RAW DATA
▼
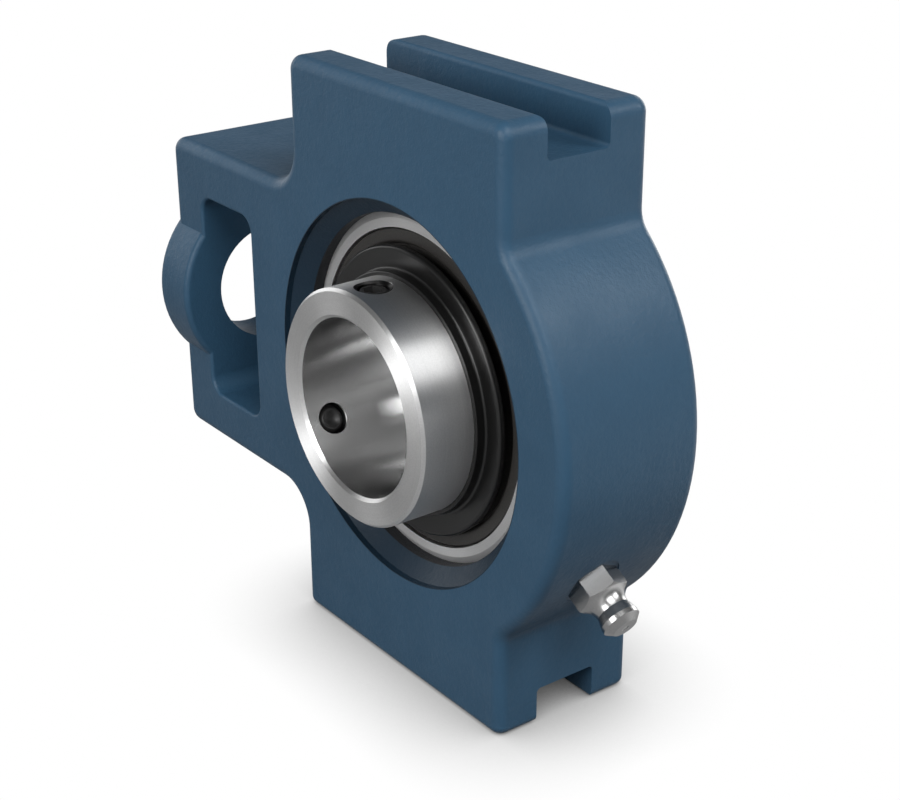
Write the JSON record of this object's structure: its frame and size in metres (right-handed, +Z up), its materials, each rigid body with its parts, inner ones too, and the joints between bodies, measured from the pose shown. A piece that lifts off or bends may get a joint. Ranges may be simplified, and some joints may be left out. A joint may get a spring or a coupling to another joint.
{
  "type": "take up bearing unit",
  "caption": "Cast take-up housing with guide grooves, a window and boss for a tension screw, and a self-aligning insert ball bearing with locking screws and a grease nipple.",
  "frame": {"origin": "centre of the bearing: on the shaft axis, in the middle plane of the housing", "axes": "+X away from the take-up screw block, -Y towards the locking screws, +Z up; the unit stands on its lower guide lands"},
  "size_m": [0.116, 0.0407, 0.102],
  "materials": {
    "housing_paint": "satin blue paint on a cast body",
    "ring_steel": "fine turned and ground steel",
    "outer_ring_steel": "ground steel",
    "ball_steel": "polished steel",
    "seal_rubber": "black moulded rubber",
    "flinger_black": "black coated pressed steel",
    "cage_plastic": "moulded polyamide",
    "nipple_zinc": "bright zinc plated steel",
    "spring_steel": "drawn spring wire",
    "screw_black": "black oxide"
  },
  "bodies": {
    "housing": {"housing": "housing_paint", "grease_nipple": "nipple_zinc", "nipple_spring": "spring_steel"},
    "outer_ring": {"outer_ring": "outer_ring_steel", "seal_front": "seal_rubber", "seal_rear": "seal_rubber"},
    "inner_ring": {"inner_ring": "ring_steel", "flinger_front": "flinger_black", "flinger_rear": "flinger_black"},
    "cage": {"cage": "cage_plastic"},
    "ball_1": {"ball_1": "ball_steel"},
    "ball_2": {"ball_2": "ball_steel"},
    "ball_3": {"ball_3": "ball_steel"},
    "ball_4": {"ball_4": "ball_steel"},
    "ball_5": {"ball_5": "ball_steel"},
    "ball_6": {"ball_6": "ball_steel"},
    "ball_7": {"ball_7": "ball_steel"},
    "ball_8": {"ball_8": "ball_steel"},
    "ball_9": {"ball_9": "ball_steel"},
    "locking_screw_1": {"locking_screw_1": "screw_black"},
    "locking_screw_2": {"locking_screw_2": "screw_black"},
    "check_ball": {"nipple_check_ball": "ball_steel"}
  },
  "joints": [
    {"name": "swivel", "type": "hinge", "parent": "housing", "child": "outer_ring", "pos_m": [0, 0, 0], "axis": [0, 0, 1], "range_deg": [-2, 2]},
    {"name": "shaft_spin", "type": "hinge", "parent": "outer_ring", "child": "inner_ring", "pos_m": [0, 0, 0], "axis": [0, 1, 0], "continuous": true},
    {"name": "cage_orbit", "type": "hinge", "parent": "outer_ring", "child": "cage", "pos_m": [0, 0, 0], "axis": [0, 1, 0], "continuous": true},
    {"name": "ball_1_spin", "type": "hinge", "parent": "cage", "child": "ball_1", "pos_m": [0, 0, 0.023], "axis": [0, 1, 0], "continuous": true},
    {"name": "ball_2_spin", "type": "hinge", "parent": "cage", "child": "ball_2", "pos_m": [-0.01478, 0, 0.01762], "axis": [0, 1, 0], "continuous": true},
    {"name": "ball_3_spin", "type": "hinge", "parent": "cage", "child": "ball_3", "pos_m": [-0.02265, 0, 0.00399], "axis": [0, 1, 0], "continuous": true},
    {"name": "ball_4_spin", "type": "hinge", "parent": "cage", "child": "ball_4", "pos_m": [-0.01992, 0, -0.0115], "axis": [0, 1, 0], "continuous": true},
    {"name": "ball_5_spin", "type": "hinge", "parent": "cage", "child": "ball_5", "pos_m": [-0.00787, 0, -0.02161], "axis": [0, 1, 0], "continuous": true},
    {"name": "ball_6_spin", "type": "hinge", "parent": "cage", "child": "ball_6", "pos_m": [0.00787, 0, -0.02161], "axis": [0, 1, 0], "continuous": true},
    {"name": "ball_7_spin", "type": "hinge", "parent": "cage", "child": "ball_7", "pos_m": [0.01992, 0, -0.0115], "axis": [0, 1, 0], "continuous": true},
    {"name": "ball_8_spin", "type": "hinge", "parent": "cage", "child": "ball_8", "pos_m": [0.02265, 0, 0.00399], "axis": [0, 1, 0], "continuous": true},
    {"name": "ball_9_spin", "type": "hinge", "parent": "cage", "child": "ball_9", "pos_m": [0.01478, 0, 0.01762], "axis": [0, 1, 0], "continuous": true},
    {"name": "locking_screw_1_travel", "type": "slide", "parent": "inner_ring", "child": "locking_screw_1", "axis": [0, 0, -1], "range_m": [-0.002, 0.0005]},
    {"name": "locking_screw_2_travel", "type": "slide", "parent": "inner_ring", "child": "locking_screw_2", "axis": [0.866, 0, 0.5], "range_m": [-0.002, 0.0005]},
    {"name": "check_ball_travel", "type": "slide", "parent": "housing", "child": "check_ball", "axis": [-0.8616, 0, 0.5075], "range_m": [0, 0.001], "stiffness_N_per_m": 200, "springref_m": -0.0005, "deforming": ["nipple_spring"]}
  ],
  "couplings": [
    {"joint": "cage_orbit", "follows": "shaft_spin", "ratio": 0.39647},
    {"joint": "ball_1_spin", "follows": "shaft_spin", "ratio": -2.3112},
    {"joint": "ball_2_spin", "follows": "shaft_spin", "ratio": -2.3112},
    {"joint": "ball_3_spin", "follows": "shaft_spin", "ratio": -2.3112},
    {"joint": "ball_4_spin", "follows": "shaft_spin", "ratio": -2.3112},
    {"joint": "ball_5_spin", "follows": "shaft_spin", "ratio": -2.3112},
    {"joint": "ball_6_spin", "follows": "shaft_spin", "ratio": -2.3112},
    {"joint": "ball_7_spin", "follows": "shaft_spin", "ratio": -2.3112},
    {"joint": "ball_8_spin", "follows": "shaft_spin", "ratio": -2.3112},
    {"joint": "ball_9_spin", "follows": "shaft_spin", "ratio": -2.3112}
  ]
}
▲
Extract every line that has the string "from" in it.

OUTPUT FOR THIS TASK
Write the JSON record of this object's structure: its frame and size in metres (right-handed, +Z up), its materials, each rigid body with its parts, inner ones too, and the joints between bodies, measured from the pose shown. A piece that lifts off or bends may get a joint. Ranges may be simplified, and some joints may be left out. A joint may get a spring or a coupling to another joint.
  "frame": {"origin": "centre of the bearing: on the shaft axis, in the middle plane of the housing", "axes": "+X away from the take-up screw block, -Y towards the locking screws, +Z up; the unit stands on its lower guide lands"},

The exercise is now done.